I realize that I was in gross neglect of my duties as class blogger yesterday, having not put up my run down of the day. In the Army, excuses are like [bad breath]…everyone has some and they all stink (pardon my modified reference), therefore in official circumstances; I have no excuse for such oversight. However, that rule doesn’t quite apply here, so I have a litany of weak excuses lined up to explain away my failure. In lieu of spelling each out in whiny fashion, my punishment is to wake up earlier before PT to hammer this one out.
In all seriousness, yesterday was another relaxed day. To all those PT gurus, you’d have blown a blood vessel, because we went yet another day with no official PT session. Instead, the class was split for the entire day, and didn’t interact, except to rub it in that we were on some sort of break as we passed each other on post. Yesterday was also the first day we were in ACUs (digital camouflage uniform), which was a big step forward. To many, especially the direct commissionees, it was the symbolization of finally being an official officer in the U.S. Army. Unfortunately, it also meant that we were could no longer be carefully hidden in plain sight, but everyone spent the day looking out for their buddies to try to keep each other from resembling a brand new private. It was great to see everyone looking so official, and I for one spent a bunch of time looking at everyone’s patches to figure out where they’re headed after training.

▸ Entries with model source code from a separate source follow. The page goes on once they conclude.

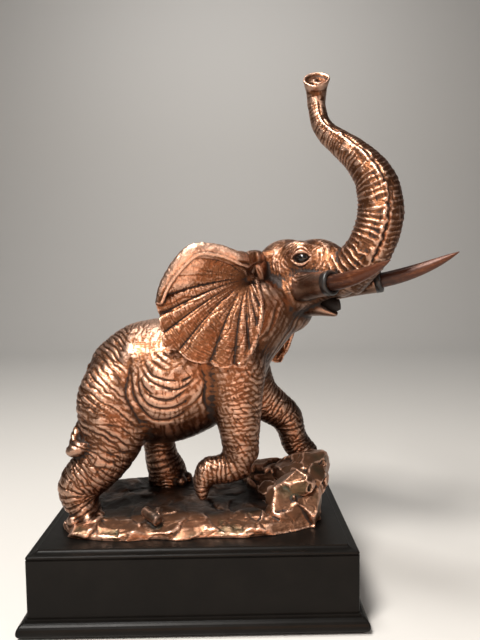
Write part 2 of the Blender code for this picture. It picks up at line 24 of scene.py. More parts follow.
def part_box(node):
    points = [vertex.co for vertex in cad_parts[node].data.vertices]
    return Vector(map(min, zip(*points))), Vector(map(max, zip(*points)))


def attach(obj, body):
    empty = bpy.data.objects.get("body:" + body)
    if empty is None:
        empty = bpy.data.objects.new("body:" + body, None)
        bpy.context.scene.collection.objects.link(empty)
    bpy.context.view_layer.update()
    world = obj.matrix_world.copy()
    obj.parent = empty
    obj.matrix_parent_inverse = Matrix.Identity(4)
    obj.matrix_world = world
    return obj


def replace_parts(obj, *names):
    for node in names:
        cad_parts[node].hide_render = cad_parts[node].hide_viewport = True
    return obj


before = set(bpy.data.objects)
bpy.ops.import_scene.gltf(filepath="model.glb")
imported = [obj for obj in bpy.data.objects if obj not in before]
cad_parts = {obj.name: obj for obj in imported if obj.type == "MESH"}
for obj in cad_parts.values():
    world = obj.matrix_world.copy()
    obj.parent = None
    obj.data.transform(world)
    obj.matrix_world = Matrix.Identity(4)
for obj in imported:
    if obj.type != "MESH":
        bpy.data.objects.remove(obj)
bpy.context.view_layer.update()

LOG = logging.getLogger("elephant")

# Three numbers: a place in metres or in the drawing, or a colour.
Triple = tuple[float, float, float]
# How far a ring stands out at an angle, as a share of its half width.
Section = Callable[[float], float]

UP = Vector((0.0, 0.0, 1.0))
BESIDE = Vector((0.0, 1.0, 0.0))

# The drawing's height over the plinth, up to the rim of the trunk.
DRAWN_TOP = 348.2
PLINTH_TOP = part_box("plinth")[1].z
UNIT = (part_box("elephant_and_rock")[1].z - PLINTH_TOP) / DRAWN_TOP
# How far over the plinth the rock is cut flat, so that the two don't lie in one plane.
SEAT = 0.3
# The turn, in radians, that spreads points most evenly round a stone.
GOLDEN_TURN = 2.399963


class Slot(Enum):
    """The record's material slots."""

    PLINTH = "plinth_lacquer"
    CASTING = "casting"
    TUSK = "tusk"


def to_object() -> Matrix:
    """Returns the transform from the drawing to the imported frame."""
    return Matrix.Translation(UP * PLINTH_TOP) @ Matrix.Scale(UNIT, 4)


def away(points: np.ndarray, centre: Sequence[float]) -> np.ndarray:
    """Returns how far each point is from a centre."""
    return np.linalg.norm(points - np.array(centre), axis=1)


def join_rings(bm: bmesh.types.BMesh, rings: Sequence[Sequence[bmesh.types.BMVert]]) -> None:
    """Adds the wall of faces between each closed ring of corners and the next."""
    for lower, upper in zip(rings, rings[1:]):
        for k, corner in enumerate(lower):
            j = (k + 1) % len(lower)
            bm.faces.new((corner, lower[j], upper[j], upper[k]))


def mesh_from(bm: bmesh.types.BMesh, name: str) -> bpy.types.Mesh:
    """Returns a mesh of what was drawn, and frees the drawing."""
    mesh = bpy.data.meshes.new(name)
    bm.to_mesh(mesh)
    bm.free()
    return mesh


# Noise and curves


class Noise:
    """Smooth seeded noise in space, from about -1 to 1."""

    def __init__(self, seed: int) -> None:
        """Args:
            seed: Picks the pattern.
        """
        self.values = np.random.default_rng(seed).uniform(-1.0, 1.0, 4096)

    def at(self, x: np.ndarray, y: np.ndarray, z: np.ndarray) -> np.ndarray:
        """Reads the noise at points whose coordinates are counted in cells.

        Args:
            x: First coordinates.
            y: Second coordinates.
            z: Third coordinates.

        Returns:
            One value for each point.
        """
        place = np.stack([x, y, z], axis=1)
        cell = np.floor(place).astype(np.int64)
        part = place - cell
        ease = part * part * (3.0 - 2.0 * part)
        total = np.zeros(len(place))
        for corner in product((0, 1), repeat=3):
            key = (cell[:, 0] + corner[0]) * 73856093
            key = key ^ ((cell[:, 1] + corner[1]) * 19349663)
            key = key ^ ((cell[:, 2] + corner[2]) * 83492791)
            weight = np.ones(len(place))
            for axis, step in enumerate(corner):
                weight *= ease[:, axis] if step else 1.0 - ease[:, axis]
            total += self.values[key & 4095] * weight
        return total * 1.5

    def rough(self, points: np.ndarray, size: float, octaves: int = 3) -> np.ndarray:
        """Reads several sizes of noise added together.

        Args:
            points: Points of the drawing.
            size: The largest cell, in drawing units.
            octaves: How many halved sizes are added.

        Returns:
            One value for each point.
        """
        total = np.zeros(len(points))
        for octave in range(octaves):
            q = points / (size * 0.5**octave) + 17.3 * octave
            total += self.at(q[:, 0], q[:, 1], q[:, 2]) * 0.5**octave
        return total


def smooth_step(low: float, high: float, values: np.ndarray) -> np.ndarray:
    """Returns 0 below low, 1 above high, and an easy passage between."""
    share = np.clip((values - low) / (high - low), 0.0, 1.0)
    return share * share * (3.0 - 2.0 * share)


def bell(values: np.ndarray, width: float) -> np.ndarray:
    """Returns 1 where the values are 0, falling away over the width."""
    return np.exp(-((values / width) ** 2))


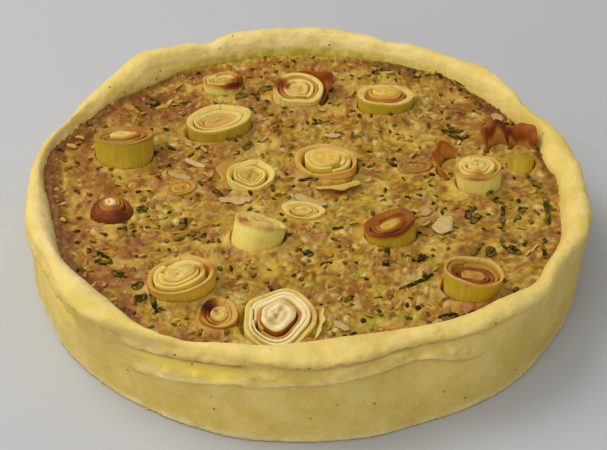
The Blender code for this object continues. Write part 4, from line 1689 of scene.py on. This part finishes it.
@dataclass
class Filling:
    """The baked top of the filling, with a socket round each leek, down to a plain underside."""

    case: Case
    wave: float = 0.7 * MM
    bank_width: float = 0.45
    heaps: tuple[Mark, ...] = (Mark(178, 34, 0, 3.4), Mark(4, 24, 0, 3.2), Mark(55, 20, 0, 1.5))
    cells: int = 304
    tuck: float = 1.2 * MM
    socket: float = 6 * MM
    grain: Grain = field(default_factory=lambda: Grain(23))
    coarse: Lumps = field(default_factory=lambda: Lumps(5.2 * MM, 24))
    fine: Lumps = field(default_factory=lambda: Lumps(2.6 * MM, 25))

    def disc(self) -> np.ndarray:
        """Spreads a square grid evenly over a disc.

        Returns:
            The share of the way out and the angle of each point, as rows and columns.
        """
        step = np.linspace(-1, 1, self.cells + 1)
        across, along = np.meshgrid(step, step)
        flat = np.abs(across) >= np.abs(along)
        share = np.where(flat, np.abs(across), np.abs(along))
        safe_across, safe_along = np.where(across == 0, 1, across), np.where(along == 0, 1, along)
        turn = np.where(flat, 45 * along / safe_across, 90 - 45 * across / safe_along)
        opposite = np.where(flat, across < 0, along < 0)
        return np.stack([share, turn + 180 * opposite], axis=-1)

    def smooth_level(self, x: np.ndarray, y: np.ndarray) -> np.ndarray:
        """Gives the height of the filling with its bank and its low waves only."""
        angle = np.degrees(np.arctan2(y, x))
        share = np.clip(np.hypot(x, y) / self.case.brim(angle), 0, 1)
        waves = np.sin(61 * x + 1.3) * np.cos(53 * y - 0.4) + 0.6 * np.sin(97 * (x - y) + 2.0)
        bank = (self.case.brim_level(angle) - self.case.filling_level) * bell((1 - share) / self.bank_width)
        heaped = pushed(angle, self.heaps, "up") * eased(share, 0.90, 1.0)
        return self.case.filling_level + bank + heaped + self.wave * waves * (1 - share**8)

    def nearest(self, points: np.ndarray) -> tuple[np.ndarray, np.ndarray, np.ndarray]:
        """Finds how far each point is from a leek or a leaf, and the gap and the bank there."""
        distance = np.full(len(points), 1.0)
        gap, bank = np.zeros(len(points)), np.zeros(len(points))
        for leek in LEEKS:
            away = leek.clearance(points)
            wide = leek.gap * MM * (0.15 + 0.85 * bell(apart(leek.bearing(points), leek.gap_to) / 75))
            gap = np.where(away < distance, wide, gap)
            front = bell(apart(leek.bearing(points), leek.bank_to) / 110)
            bank = np.where(away < distance, leek.bank * MM * (0.3 + 0.7 * front), bank)
            distance = np.minimum(away, distance)
        for leaf in LEAVES:
            away = leaf.clearance(points)
            gap = np.where(away < distance, leaf.gap * MM, gap)
            bank = np.where(away < distance, 0.6 * MM, bank)
            distance = np.minimum(away, distance)
        return distance, gap, bank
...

As class executive officer (XO), I typically have a few more things going on than the average class member, but that extra work comes with some added flexibility. My position means that I’m not officially attached to either platoon (although I’d technically be in first platoon if I was, because of my last name). That means I have some choice in where to go in situations like yesterday, where both platoons break off and do different tasks. After my amazing luck at the medical clinic the day before, I figured I’d game the situation to be with the platoon that finished first. I decided to go with 1st platoon, which was heading to dental first (second platoon started with a uniform shakedown). I figured that while dental might take some time, the uniform inspection was likely to go pretty quickly in the afternoon, which meant an early release.
I chose…poorly. The platoon had a tough time getting to the dental clinic, as it was a tough to spot modular (temporary) building stuck between other nondescript, poorly marked government buildings, in the dark, on a closed road. For most seasoned soldiers, it probably would’ve been a relatively easy find. For 55 new lieutenants, it might as well have needed the Staff of Ra and map room from the first Indiana Jones movie.
(The scientific method for finding Ft. Lee's Bull Dental Clinic.)
We all finally found it, and the clinic was run really smoothly. If you had no paperwork at all (like me), the entire thing was simply getting two different x-rays done (bite wing and panoramic), having blood pressure taken, and then seeing the dentist briefly for a painless exam. If you’re in an upcoming class and can get to your local dentist beforehand (and get copies of all these tests), you’ll buy yourself a huge morning break. As for second platoon, they looked to have completed their shakedown quickly, as their people started filing in I was out by 0830 or so, and bounced over to Clark Gym. My high hopes from the day before were fulfilled, since this gym was much nicer. It wasn’t stuck in a time when Will Smith ruled the rap scene, and had a ton of nice equipment, as well as racquetball and basketball courts. It’s still no Gold’s Gym, but it’ll do just fine. After some PT, we had until 1230 off, and I proceeded to neglect all duties as class blogger during that time.
The afternoon again moved quickly, as the platoon showed up at the ALU for an inventory shakedown. We spread out in the main classroom and put every single item from the packing list (and I mean every…single…item) onto the tables. If you think you can get by with buying 1 set of ACUs and 1 pair of boots, you’ll technically be fine, but you’ll fail the inspection and have to redo it later. I personally failed pretty miserably. Money was (and still is) tight before JAOBC started, and after spending a ton on PTs and ACUs, I decided to hold off on ASUs. You won’t get yelled at for not having anything, but cadre will just highlight what you’re missing, and mark you due for a later inspection.
We finished with everything by 1500, and were done for the day, which was really nice. I headed over to the commissary to grab some more hotel dinner foods (microwavable soup), and as I was walking through the lot, I reflected on a funny fact. I’ve been in since late 2002, and commissioned as an officer since 2007, but I’ve yet to receive a salute on a military post. My only salute so far was the ceremonial first salute at my commissioning ceremony in ’07. Most new officers foam at the mouth with the chance to snap lower ranking soldiers to attention and eek a salute out of them, but I’m going to take a different tack. My goal is to see how many days I can go about my business on an active duty post and avoid getting saluted. I won’t purposefully evade groups of privates, or turn around when I see a NCO coming. Instead, I’m going to ride on my natural ability to repel all of those people away.
Yesterday made 3 years, 2 months, and 10 days, and I’m gunning to make it 11 tomorrow.